Als wesentlichen Antrieb, den Dokumentarfilm zu drehen, nennt Konstantinidis ein »Gefühl«: »Ein Gefühl tiefverwurzelten Schmerzes, der, wie ich nach jahrelanger Psychotherapie erkannte, direkt mit der generationenübergreifenden Weitergabe der Wunde, der Trauer verbunden ist.« Zudem habe er während seines Studiums an der Filmakademie in Athen dem »Ungeheuer in die Augen« geblickt, als im Jahr 2008 die kriminelle Neonazi-Organisation »Goldene Morgenröte« Pogrome an Immigranten in Griechenland verübte. Als entscheidend für die Gestaltung des Films habe sich die Bekanntschaft mit Schminck-Gustavus erwiesen. Dank dessen Ton-Kassetten konnte Konstantinidis auch die Stimmen bereits verstorbener Zeitzeugen im Film wieder zum Leben erwecken.

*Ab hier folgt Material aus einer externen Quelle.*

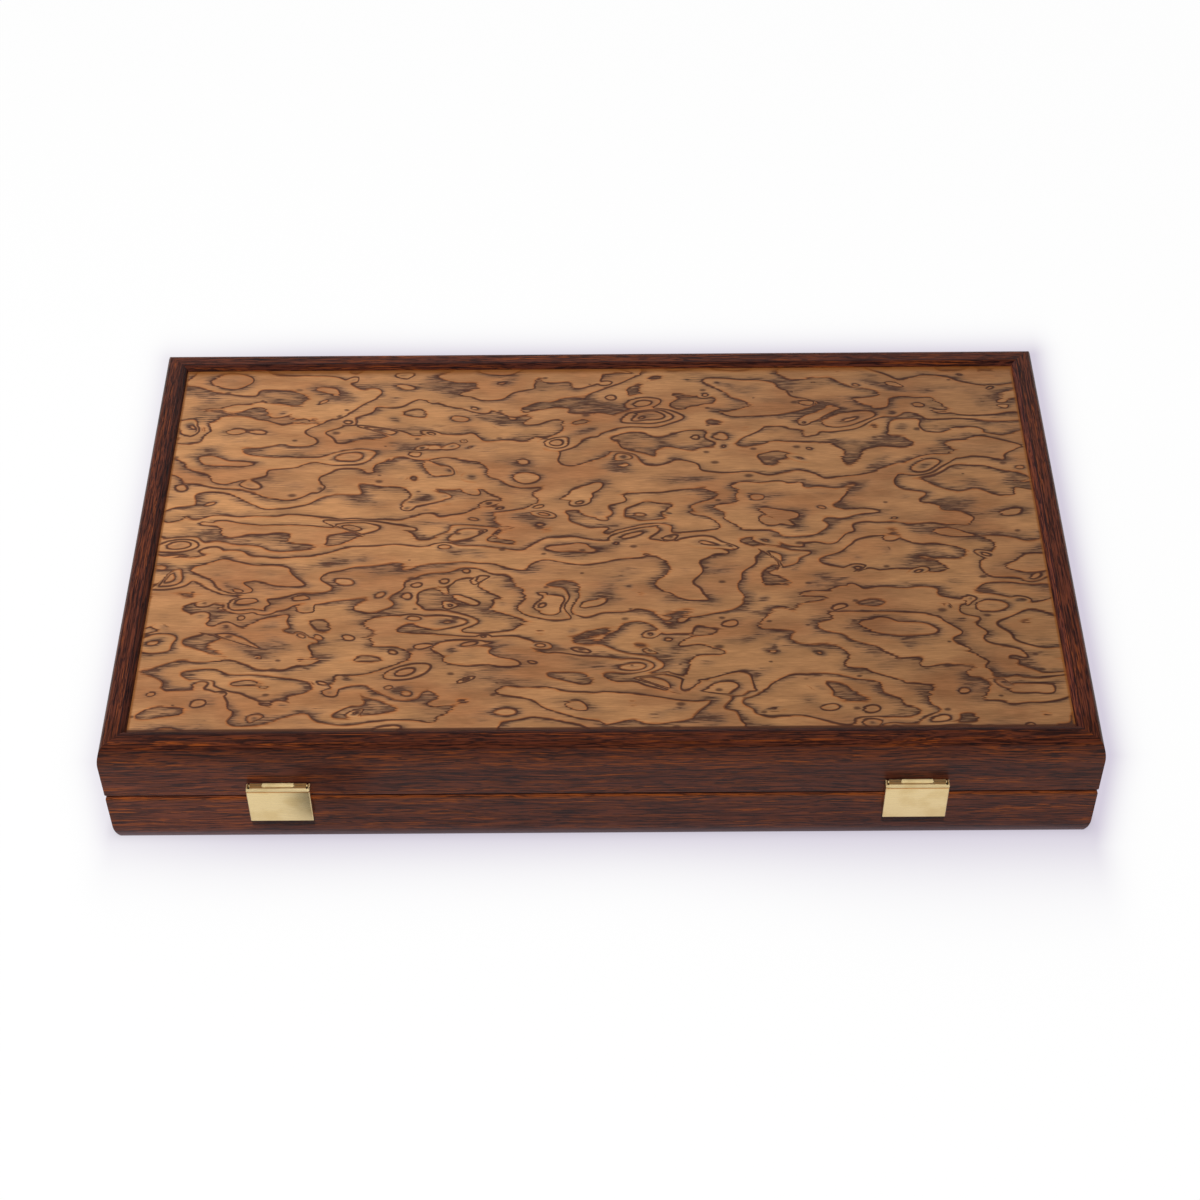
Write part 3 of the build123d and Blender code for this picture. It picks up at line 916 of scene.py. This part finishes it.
@dataclass(frozen=True)
class StudioFloor:
    """White paper floor: it takes the object's shadow, but the eye and polished faces see it white.

    A painted shadow dims it softly around the closed case. The painted shadow is full in a rectangle, fades
    beyond each of its sides over a distance of its own, longer at the front's right by the spill, and is cut
    slantwise at the front corners. A painted contact shadow darkens it right at the foot of the sides and the
    back. A painted dark patch lies before the left latch and is seen by polished faces alone, which shows as
    a painted dark reflection in the latch.
    """

    name: str = "studio_floor"
    paper: Colour = (0.16, 0.16, 0.16)
    seen_share: float = 0.05
    # Colour of the painted shadow around the case.
    painted_shadow_colour: Colour = (0.635, 0.585, 0.7)
    left: float = -257.2
    right: float = 258.5
    front: float = -135.4
    back: float = 214.0
    fade_beside: float = 8.0
    fade_before: float = 20.5
    fade_behind: float = 13.0
    fade_power: float = 1.4
    spill: Fade = Fade(0.0, 180.0, 1.0, 1.4)
    strength: Fade = Fade(-290.0, -150.0, 0.4, 0.95)
    corner: float = -92.0
    corner_depth: float = 57.0
    corner_slant: float = 0.3
    foot: tuple[float, float] = (238.0, 140.0)
    foot_fade: Fade = Fade(9.0, 0.0, 0.0, 0.5)
    foot_front: Fade = Fade(-145.0, -125.0)
    # A painted dark patch, seen in reflections alone: a painted dark reflection in the left latch.
    dark_reflection_patch: tuple[float, float] = (-136.0, -186.0)
    dark_reflection_fade: Fade = Fade(26.0, 13.0, 0.0, 1.0)

    def build(self) -> bpy.types.Material:
        """Builds the floor's material, which is seen and lit through from below.

        Returns:
            The material.
        """
        material, graph = new_material(self.name)
        by_camera = graph.add("ShaderNodeLightPath", output="Is Camera Ray")
        by_gloss = by_camera.other("Is Glossy Ray")
        seen = by_camera.larger(by_gloss).larger(by_camera.other("Is Transmission Ray"))
        x, y, _ = graph.place().parts()
        white = (1.0 - self.seen_share,) * 3
        # Painted shadow around the case.
        colour = self.nearness(x, y).mix(white, tuple(white[0] * channel for channel in self.painted_shadow_colour))
        # A painted dark patch, seen only by polished faces: a painted dark reflection.
        dark_reflection_patch = graph.join(x - self.dark_reflection_patch[0], y - self.dark_reflection_patch[1]).length().fade(self.dark_reflection_fade) * by_gloss
        # Painted contact shadow at the foot of the sides and the back, with the dark patch.
        colour = self.at_foot(x, y).larger(dark_reflection_patch).mix(colour, (0.0, 0.0, 0.0))
        glow = graph.add("ShaderNodeEmission", {"Color": colour, "Strength": seen})
        paper = graph.add("ShaderNodeBsdfDiffuse", {"Color": seen.mix(self.paper, (self.seen_share,) * 3)})
        both = graph.add("ShaderNodeAddShader", {0: paper, 1: glow})
        clear = graph.add("ShaderNodeBsdfTransparent")
        underside = graph.add("ShaderNodeNewGeometry", output="Backfacing")
        passed = underside.larger(by_camera.other("Is Shadow Ray"))
        pick = graph.add("ShaderNodeMixShader", {0: passed, 1: both, 2: clear})
        graph.node("ShaderNodeOutputMaterial", {"Surface": pick})
        return material

    def nearness(self, x: Value, y: Value) -> Value:
        """The soft painted shadow around the case.

        Args:
            x: The place on X.
            y: The place on Y.

        Returns:
            How dark the painted shadow is there, 0 to 1.
        """

        def beyond(value: Value, edge: float, distance: float) -> Value:
            """How far a place lies beyond an edge, counted in fading distances."""
            return ((value - edge) / distance).larger(0.0)

        cut = (self.corner - y).larger(0.0).smaller(self.corner_depth) * self.corner_slant
        beside = beyond(x + cut, self.right, self.fade_beside)
        beside = beside.larger(beyond(x - cut, self.left, -self.fade_beside))
        before = beyond(y, self.front, -self.fade_before) / x.fade(self.spill)
        ahead = beyond(y, self.back, self.fade_behind).larger(before)
        away = x.graph.join(beside, ahead).length()
        away = away.math("POWER", away, self.fade_power)
        return away.math("POWER", math.e, away * -1.0) * x.fade(self.strength)

    def at_foot(self, x: Value, y: Value) -> Value:
        """The painted contact shadow right at the foot of the sides and the back, read as nearness is."""
        beside, behind = (abs(x) - self.foot[0]).larger(0.0), (y - self.foot[1]).larger(0.0)
        return x.graph.join(beside, behind).length().fade(self.foot_fade) * y.fade(self.foot_front)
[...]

Im öffentlichen Raum zeigen die Initiative »Respekt für Griechenland« und andere Gruppen den Film auch in der originalen Langfassung. Sie wollen damit einen Beitrag leisten gegen die jahrzehntelange Verdrängung der deutschen Kriegsschuld gegenüber Griechenland. Auch heute noch sind die von der Wehrmacht und der SS verübten Verbrechen an der griechischen Zivilbevölkerung sowie die Zerstörung und Beraubung des Landes, bei dem die Nazis erstmals die für den Überfall auf die Sowjetunion erarbeiteten Raub- und Vernichtungspläne erprobten, in Deutschland weitgehend unbekannt.
Es hat bis zum 7. März 2014 gedauert, dass der damalige Bundespräsident Joachim Gauck sich in Lyngiades vor dem Mahnmal für die Opfer verneigte, »Scham und Schmerz« über die Mordtaten bekannte und als erster Repräsentant Deutschlands die Griechen um »Verzeihung« gebeten hat. Allerdings verweigern die deutschen Regierungen Griechenland bis heute Wiedergutmachungsleistungen und sogar die Rückzahlung eines Zwangskredits, den das Dritte Reich dem Land abgepresst hatte.